Every entry must be echoed exactly.

════════════════

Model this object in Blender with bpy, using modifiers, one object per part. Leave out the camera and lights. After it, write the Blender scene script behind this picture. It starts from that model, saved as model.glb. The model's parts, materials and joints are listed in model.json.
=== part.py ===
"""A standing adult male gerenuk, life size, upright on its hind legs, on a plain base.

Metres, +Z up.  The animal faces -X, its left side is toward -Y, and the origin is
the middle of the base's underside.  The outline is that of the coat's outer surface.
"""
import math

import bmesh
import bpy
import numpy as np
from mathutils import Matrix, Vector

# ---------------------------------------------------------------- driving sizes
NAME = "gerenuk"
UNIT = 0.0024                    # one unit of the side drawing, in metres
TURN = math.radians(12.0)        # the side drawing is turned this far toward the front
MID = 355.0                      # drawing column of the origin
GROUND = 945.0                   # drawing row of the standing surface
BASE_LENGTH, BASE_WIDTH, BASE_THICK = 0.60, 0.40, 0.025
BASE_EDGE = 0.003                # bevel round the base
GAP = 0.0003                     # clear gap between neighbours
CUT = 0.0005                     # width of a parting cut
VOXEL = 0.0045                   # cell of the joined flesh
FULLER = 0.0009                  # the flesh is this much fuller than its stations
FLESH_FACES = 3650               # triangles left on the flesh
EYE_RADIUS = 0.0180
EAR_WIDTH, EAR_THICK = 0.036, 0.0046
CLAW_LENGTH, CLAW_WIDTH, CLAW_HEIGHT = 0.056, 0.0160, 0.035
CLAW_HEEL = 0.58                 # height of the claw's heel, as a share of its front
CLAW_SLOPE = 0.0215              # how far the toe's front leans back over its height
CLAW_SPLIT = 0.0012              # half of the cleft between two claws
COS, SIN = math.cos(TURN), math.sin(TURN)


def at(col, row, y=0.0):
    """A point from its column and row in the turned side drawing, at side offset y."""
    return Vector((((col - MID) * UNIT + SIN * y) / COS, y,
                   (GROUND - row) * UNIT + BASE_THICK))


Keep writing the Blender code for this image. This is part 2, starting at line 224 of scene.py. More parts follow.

════════════════

> Exercise response:
Model this object in Blender with bpy, using modifiers, one object per part. Leave out the camera and lights. After it, write the Blender scene script behind this picture. It starts from that model, saved as model.glb. The model's parts, materials and joints are listed in model.json.
=== part.py ===
"""A standing adult male gerenuk, life size, upright on its hind legs, on a plain base.

Metres, +Z up.  The animal faces -X, its left side is toward -Y, and the origin is
the middle of the base's underside.  The outline is that of the coat's outer surface.
"""
import math

import bmesh
import bpy
import numpy as np
from mathutils import Matrix, Vector

# ---------------------------------------------------------------- driving sizes
NAME = "gerenuk"
UNIT = 0.0024                    # one unit of the side drawing, in metres
TURN = math.radians(12.0)        # the side drawing is turned this far toward the front
MID = 355.0                      # drawing column of the origin
GROUND = 945.0                   # drawing row of the standing surface
BASE_LENGTH, BASE_WIDTH, BASE_THICK = 0.60, 0.40, 0.025
BASE_EDGE = 0.003                # bevel round the base
GAP = 0.0003                     # clear gap between neighbours
CUT = 0.0005                     # width of a parting cut
VOXEL = 0.0045                   # cell of the joined flesh
FULLER = 0.0009                  # the flesh is this much fuller than its stations
FLESH_FACES = 3650               # triangles left on the flesh
EYE_RADIUS = 0.0180
EAR_WIDTH, EAR_THICK = 0.036, 0.0046
CLAW_LENGTH, CLAW_WIDTH, CLAW_HEIGHT = 0.056, 0.0160, 0.035
CLAW_HEEL = 0.58                 # height of the claw's heel, as a share of its front
CLAW_SLOPE = 0.0215              # how far the toe's front leans back over its height
CLAW_SPLIT = 0.0012              # half of the cleft between two claws
COS, SIN = math.cos(TURN), math.sin(TURN)


def at(col, row, y=0.0):
    """A point from its column and row in the turned side drawing, at side offset y."""
    return Vector((((col - MID) * UNIT + SIN * y) / COS, y,
                   (GROUND - row) * UNIT + BASE_THICK))


Keep writing the Blender code for this image. This is part 2, starting at line 224 of scene.py. More parts follow.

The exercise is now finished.